«Deus amou tanto o mundo» (João 3, 14-21), versículo central do Evangelho joanino, versículo do assombro que renasce sempre por estas palavras apetitosas como o mel, tonificantes como uma caminhada junto ao mar, entre salpicos de ondas e ar bom respirado a plenos pulmões. Palavras a saborear a cada dia e às quais nos agarrarmos com força em todas as passagens da vida, em cada queda, em cada noite, em casa desilusão.
Deus amou tanto… e a noite de Nicodemos, e as nossas noites, iluminam-se. Aqui podemos renascer. A cada dia. Renascer para a confiança, para a esperança, para a serena paz, para a vontade de amar, trabalhar e criar, renascer para a vontade de proteger e cultivar pessoas, talentos e criaturas, todo o pequeno jardim que Deus me confiou.
Não só o ser humano, mas é o mundo que é amado, a Terra é amada, e os animais e as plantas e a criação inteira. E se Ele amou a Terra, também eu a devo amar, com os seus espaços, os seus filhos, o seu verde, as suas flores.
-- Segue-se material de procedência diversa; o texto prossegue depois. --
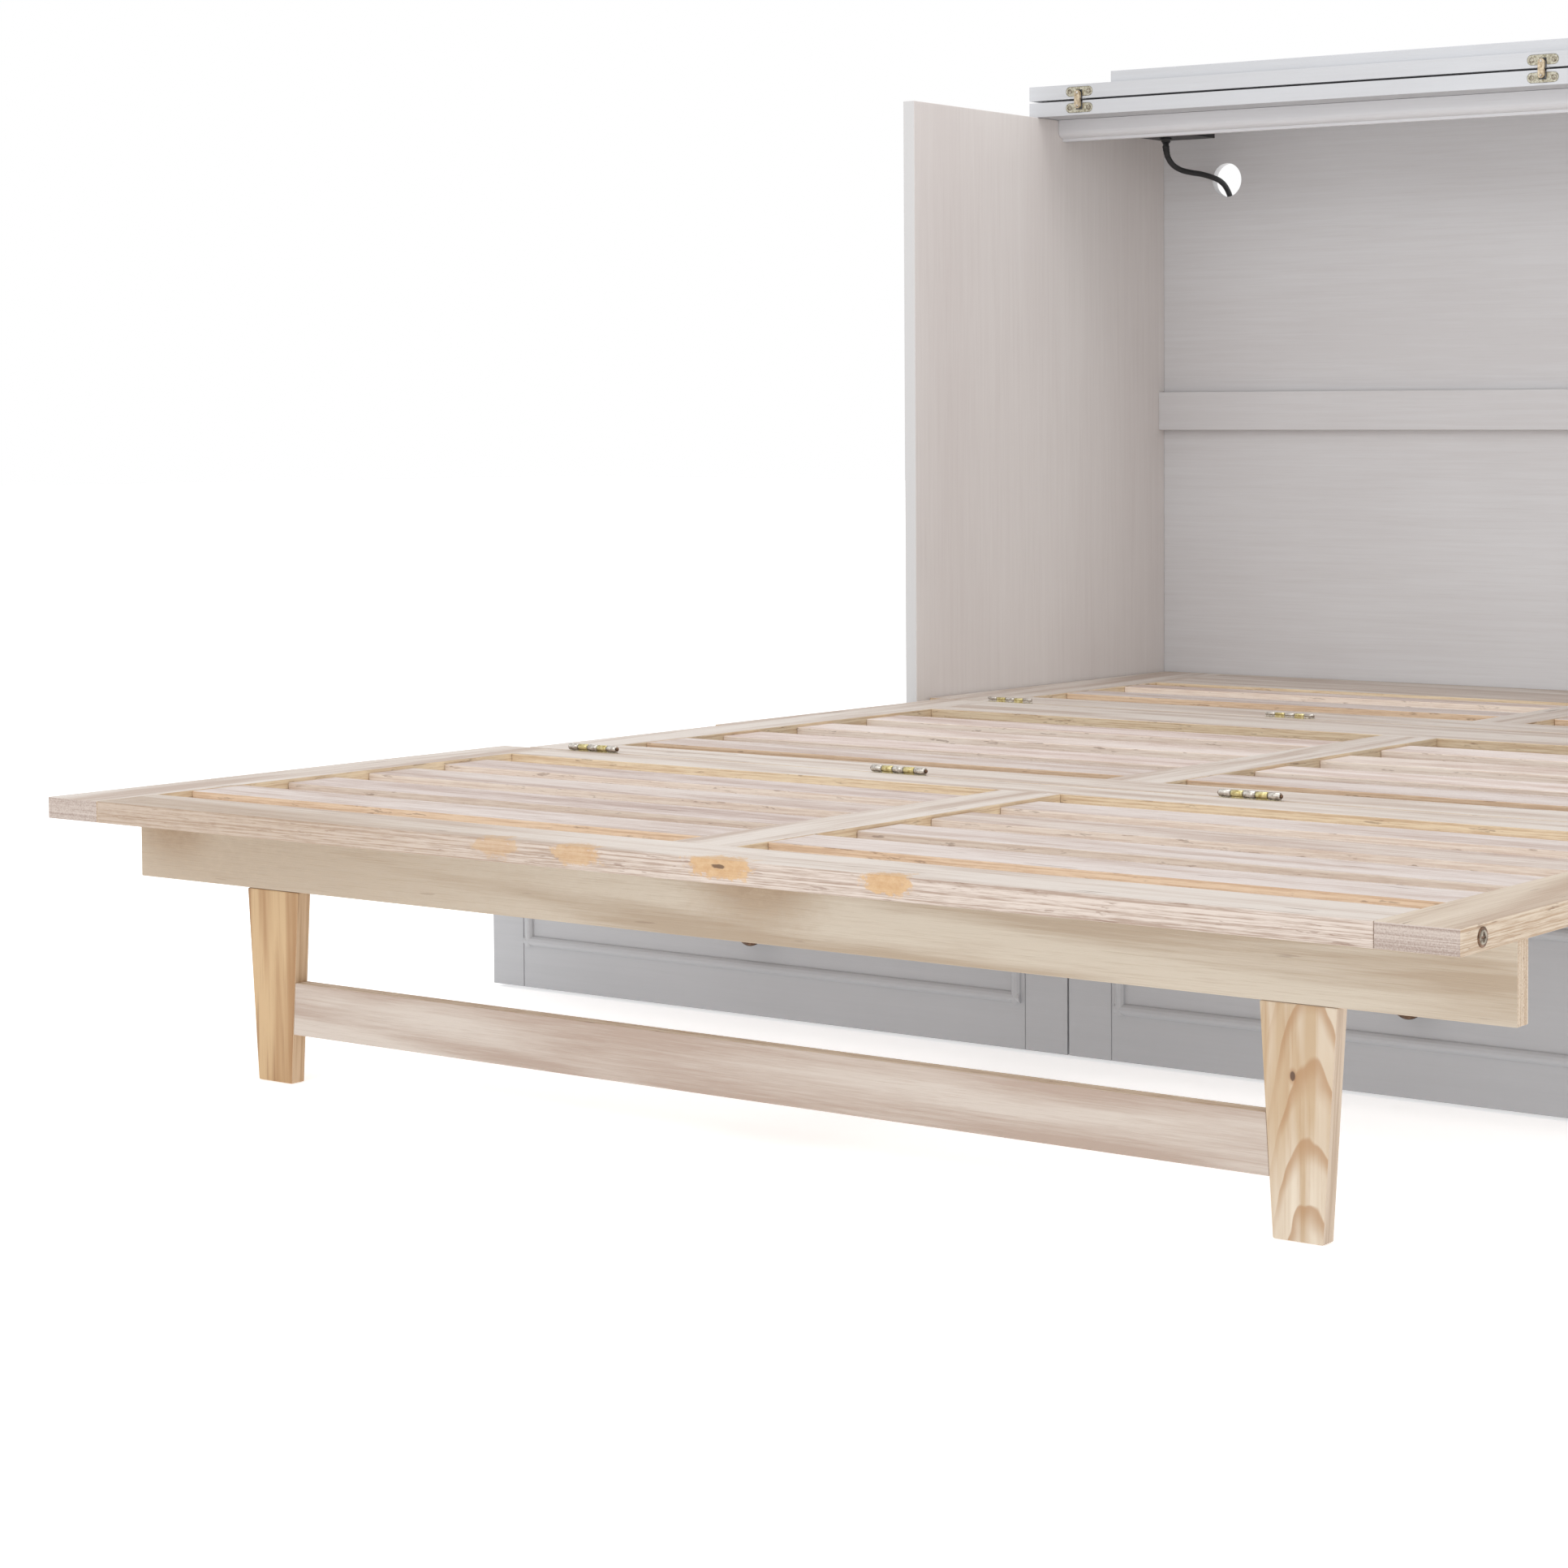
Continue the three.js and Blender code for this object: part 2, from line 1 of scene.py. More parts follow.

E se Ele amou o mundo e a sua beleza frágil, então também tu amarás a Criação como a ti mesmo, amá-la-ás como o teu próximo: «O meu próximo é tudo o que vive» (Gandhi).
A revelação de Jesus é esta: Deus considerou o mundo, cada ser humano, este meu nada a que no entanto deu um coração, mais importante do que Ele próprio. Para me adquirir perdeu-se a si mesmo. Loucura de amor.
Deus amou: a beleza deste verbo no passado, para indicar não uma esperança ou uma expetativa, mas uma segurança, um facto certo, e o mundo inteiro dele está impregnado: «O nosso desastre é estarmos imersos num oceano de amor e não nos damos conta» (G. Vannucci). Toda a história bíblica começa com um «és amado» e termina com um «amarás» (P. Beuchamp). Não somos cristãos porque amamos Deus. Somos cristãos porque acreditamos que Deus nos ama.
Deus não enviou o Filho para julgar o mundo, mas para que o mundo seja salvo, para que quem acredita tenha a vida. A Deus não interessa instruir processos contra nós, nem para condenar ou equilibrar as contas, e tão-pouco para nos absolver. A vida dos amados de Deus não existe à medida do tribunal, mas à medida do florescimento e do abraço, no paradigma da plenitude.
Para que o mundo seja salvo: salvar quer dizer conservar, e nada se perderá, nem um suspiro, nem uma lágrima, nem um fio de erva; não se perderá nenhum generoso cansaço, nenhuma dolorosa paciência, nenhum gesto de cuidado por quanto seja pequeno e oculto. Se pude impedir que um coração se desfaça, não terei vivido em vão. Se puder aliviar a dor de uma vida ou aliviar uma pena, ou ajudar um pintarroxo caído a voltar ao seu ninho, não terei vivido em vão (Emily Dickinson).